■ **REQUIREMENT**:
Quote, please, the line with "make_soil(plant, potting_mix)", the line with "from mathutils import Matrix, Vector, noise", and every line between them, exactly and with nothing else.

■ **COLLECTED MATERIAL**:
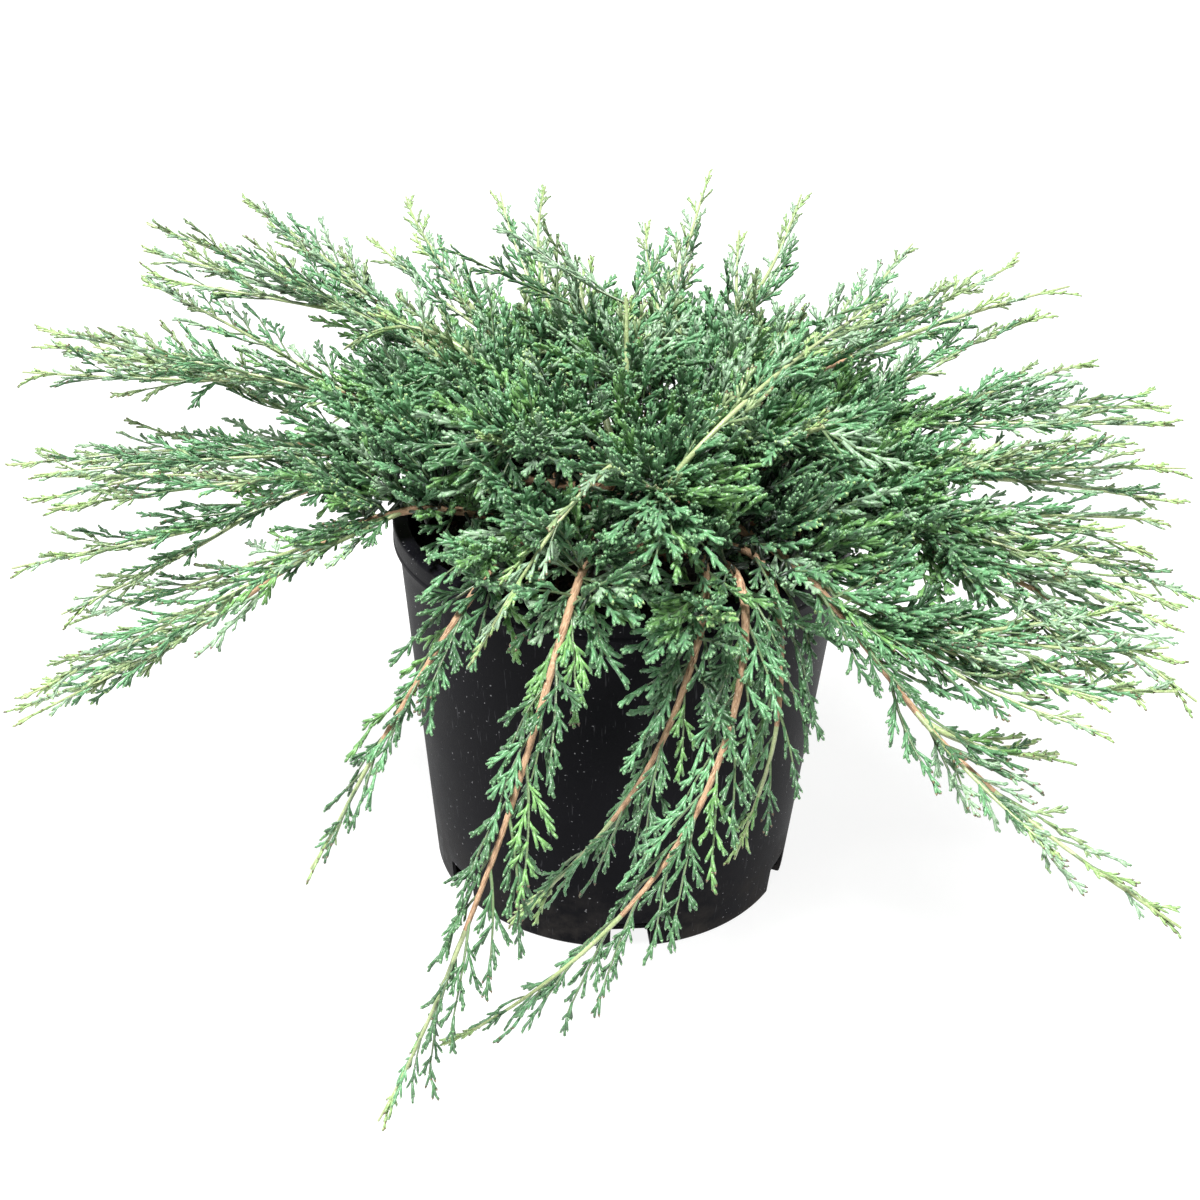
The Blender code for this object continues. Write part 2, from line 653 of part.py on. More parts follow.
    def fuse(self, stem, parts):
        """Join a mass into one closed solid and drop what it was made from."""
        union = stem.modifiers.new("union", "BOOLEAN")
        union.operation = "UNION"
        union.operand_type = "COLLECTION"
        union.collection = parts
        union.solver = "MANIFOLD"
        bpy.context.view_layer.update()
        graph = bpy.context.evaluated_depsgraph_get()
        fused = bpy.data.meshes.new_from_object(stem.evaluated_get(graph))
        stem.modifiers.clear()
        old = stem.data
        stem.data = whole_body(fused)
        stem.data.materials.clear()
        stem.data.materials.append(self.finish)
        bpy.data.meshes.remove(old)
        for obj in list(parts.objects):
            bpy.data.objects.remove(obj, do_unlink=True)
        bpy.data.collections.remove(parts)

    def finish_up(self):
        """Remove the shared pieces that the masses were made from."""
        for obj in list(self.work.objects):
            bpy.data.objects.remove(obj, do_unlink=True)
        bpy.data.collections.remove(self.work)


def whole_body(mesh):
    """The mesh with only its largest body: no scraps and no sealed hollows."""
    work = bmesh.new()
    work.from_mesh(mesh)
    bmesh.ops.triangulate(work, faces=work.faces)
    left = set(work.verts)
    bodies = []
    while left:
        body = {left.pop()}
        front = list(body)
        while front:
            vert = front.pop()
            fresh = {edge.other_vert(vert) for edge in vert.link_edges} - body
            body |= fresh
            front.extend(fresh)
        left -= body
        bodies.append(body)
    largest = max(bodies, key=len)
    scraps = [vert for body in bodies if body is not largest for vert in body]
    bmesh.ops.delete(work, geom=scraps, context="VERTS")
    work.to_mesh(mesh)
    work.free()
    return mesh


def make_plant(into, bark, foliage_finish):
    """The limbs, then the plume of each limb, then the crown tufts."""
    shoots = []
    bare_limbs = []
    starts = []
    for limb in LIMBS:
        bare, shoot, share = split_route(limb_route(limb), limb.leaf_from)
        radii = route_radius(share * np.linspace(0, 1, len(bare)))
        coarse, picked = thin_out(bare, LIMB_SECTIONS)
        tube(f"limb_{limb.name}", coarse, route_radius(share * picked), into, bark)
        shoots.append(shoot)
        bare_limbs.append((bare, radii))
        starts.append(share)
    crown_lines = [crown_route(crown) for crown in CROWNS]
    slack = [0] * len(shoots) + [CROWN_SPRAY_LENGTH] * len(crown_lines)
    space = Space(shoots + crown_lines, bare_limbs, slack)
    foliage = Foliage(into, space, foliage_finish)
    for owner, limb in enumerate(LIMBS):
        rng = random.Random(100 + owner)
        hanging = limb.tip < POT_HEIGHT and limb.reach < HANGING_REACH
        forks = 1 if limb.reach > FORKED_REACH else 0
        foliage.plume(f"plume_{limb.name}", owner, shoots[owner], starts[owner],
                      hanging, forks, rng)
    for k, crown in enumerate(CROWNS):
        rng = random.Random(200 + k)
        foliage.tuft(crown.name, len(LIMBS) + k, crown_lines[k], rng)
    foliage.finish_up()


def main():
    """Build the plant and its pot."""
    clear_scene()
    plant = collection("potted_juniper")
    cutters = collection("cutters")
    black_plastic = material("black_plastic", (0.028, 0.028, 0.034), 0.5)
    potting_mix = material("potting_mix", (0.030, 0.022, 0.016), 0.95)
    bark = material("bark", (0.36, 0.21, 0.12), 0.8)
    needles = material("needles", (0.11, 0.22, 0.14), 0.6)
    make_pot(plant, cutters, black_plastic)
    make_soil(plant, potting_mix)
    make_stem(plant, bark)
    make_plant(plant, bark, needles)


main()
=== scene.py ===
"""The finished potted juniper: foliage, bark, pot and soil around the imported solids.

Metres, +Z up, front at -Y. The limbs follow the same routes as the solids, and the
foliage grows on from them by the same rule, carried to finer twigs: a limb carries
shoots, a shoot carries sprigs, and a sprig carries fingers covered in scale leaves.
"""
import math
from collections import defaultdict, namedtuple

import bmesh
import bpy
import numpy as np
from mathutils import Matrix, Vector, noise


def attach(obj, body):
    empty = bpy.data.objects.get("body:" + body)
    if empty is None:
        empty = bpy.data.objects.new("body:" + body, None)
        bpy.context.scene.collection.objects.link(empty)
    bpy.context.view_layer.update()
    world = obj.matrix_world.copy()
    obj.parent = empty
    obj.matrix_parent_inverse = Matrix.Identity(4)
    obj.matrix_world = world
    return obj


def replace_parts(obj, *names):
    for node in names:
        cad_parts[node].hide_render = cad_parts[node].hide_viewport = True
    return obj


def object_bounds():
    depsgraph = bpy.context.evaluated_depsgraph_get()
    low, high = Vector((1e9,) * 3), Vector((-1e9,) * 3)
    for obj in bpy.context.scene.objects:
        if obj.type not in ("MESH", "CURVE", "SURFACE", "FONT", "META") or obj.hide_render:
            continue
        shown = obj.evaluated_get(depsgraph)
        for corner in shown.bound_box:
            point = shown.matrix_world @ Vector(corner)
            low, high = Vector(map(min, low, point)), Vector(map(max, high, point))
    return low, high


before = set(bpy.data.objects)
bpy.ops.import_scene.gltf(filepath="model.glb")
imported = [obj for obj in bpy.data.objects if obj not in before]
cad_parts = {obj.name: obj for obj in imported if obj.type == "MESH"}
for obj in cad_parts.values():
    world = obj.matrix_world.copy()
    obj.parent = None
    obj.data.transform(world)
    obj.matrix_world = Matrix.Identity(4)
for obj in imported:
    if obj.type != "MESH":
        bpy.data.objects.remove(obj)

cad_low, cad_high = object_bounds()

# How far the foliage may go past the solids
REACH_EXTRA = 0.008
REACH_LOW = np.array(cad_low) - REACH_EXTRA
REACH_HIGH = np.array(cad_high) + REACH_EXTRA

# Sizes of the pot and the soil, as in the solids
RIM_RADIUS = 0.140
WALL_TOP_RADIUS = 0.1368
BASE_RADIUS = 0.1173
POT_HEIGHT = 0.2435
WALL = 0.0024
POT_FLOOR = 0.003
LIP_HEIGHT = 0.014
LIP_WIDTH = 0.0095
LIP_BOTTOM = POT_HEIGHT - LIP_HEIGHT
LIP_INNER_RADIUS = RIM_RADIUS - LIP_WIDTH
NOTCH_COUNT = 6
NOTCH_FIRST = math.radians(277)
NOTCH_WIDTH = 0.025
NOTCH_HEIGHT = 0.020
NOTCH_DEPTH = 0.018
SOIL_EDGE_HEIGHT = 0.212
SOIL_CENTRE_HEIGHT = 0.2175

# Fine shape of the pot: rounded edges, and the groove and bead at the foot of its lip
LIP_INNER_ROUND = 0.0016
LIP_OUTER_ROUND = 0.0022
GROOVE_DEPTH = 0.0004
GROOVE_HEIGHT = 0.003
BEAD_HEIGHT = 0.0022
BEAD_ROUND = 0.0005
LIP_UNDERSIDE_STEP = 0.0006
LIP_UNDERSIDE_TOP = 0.0001
LIP_UNDERSIDE_FOOT = 0.0012
FLOOR_FILLET = 0.002
INSIDE_FROM = 0.02
OUTSIDE_TO = 0.006
OUTSIDE_BELOW_LIP = 0.01
FOOT_ROUND = 0.002
NOTCH_ROUND = 0.0012
POT_STEPS = 180
INSIDE_POINTS = 6
OUTSIDE_POINTS = 12
ROUND_POINTS = 5
MERGE_WITHIN = 1e-6
POT_SHARP_ANGLE = math.radians(28)

# Soil: its lumps, and the chips of bark that lie in it
SOIL_STEPS = 120
SOIL_RINGS = 44
SOIL_SIDE_POINTS = 6
SOIL_RADIUS = 0.132
LUMPY_RADIUS = 0.131
LUMPY_FROM = SOIL_EDGE_HEIGHT - 0.001
LUMP_SCALE = 90
LUMP_DETAIL = (0.9, 2.1, 4)
LUMP_HEIGHT = 0.0016
LUMP_DROP = 0.0012
LUMP_FADE = 0.01
CHIP_COUNT = 420
CHIP_RADII = (0.032, 0.126)
CHIP_THICK = (0.0010, 0.0028)
CHIP_LENGTH = (0.004, 0.011)
CHIP_FLATNESS = (1, 1, 0.25)
CHIP_SECTION = (1.6, 0.5, 1, 1)
CHIP_BEVEL = 0.12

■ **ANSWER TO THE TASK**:
    make_soil(plant, potting_mix)
    make_stem(plant, bark)
    make_plant(plant, bark, needles)


main()
=== scene.py ===
"""The finished potted juniper: foliage, bark, pot and soil around the imported solids.

Metres, +Z up, front at -Y. The limbs follow the same routes as the solids, and the
foliage grows on from them by the same rule, carried to finer twigs: a limb carries
shoots, a shoot carries sprigs, and a sprig carries fingers covered in scale leaves.
"""
import math
from collections import defaultdict, namedtuple

import bmesh
import bpy
import numpy as np
from mathutils import Matrix, Vector, noise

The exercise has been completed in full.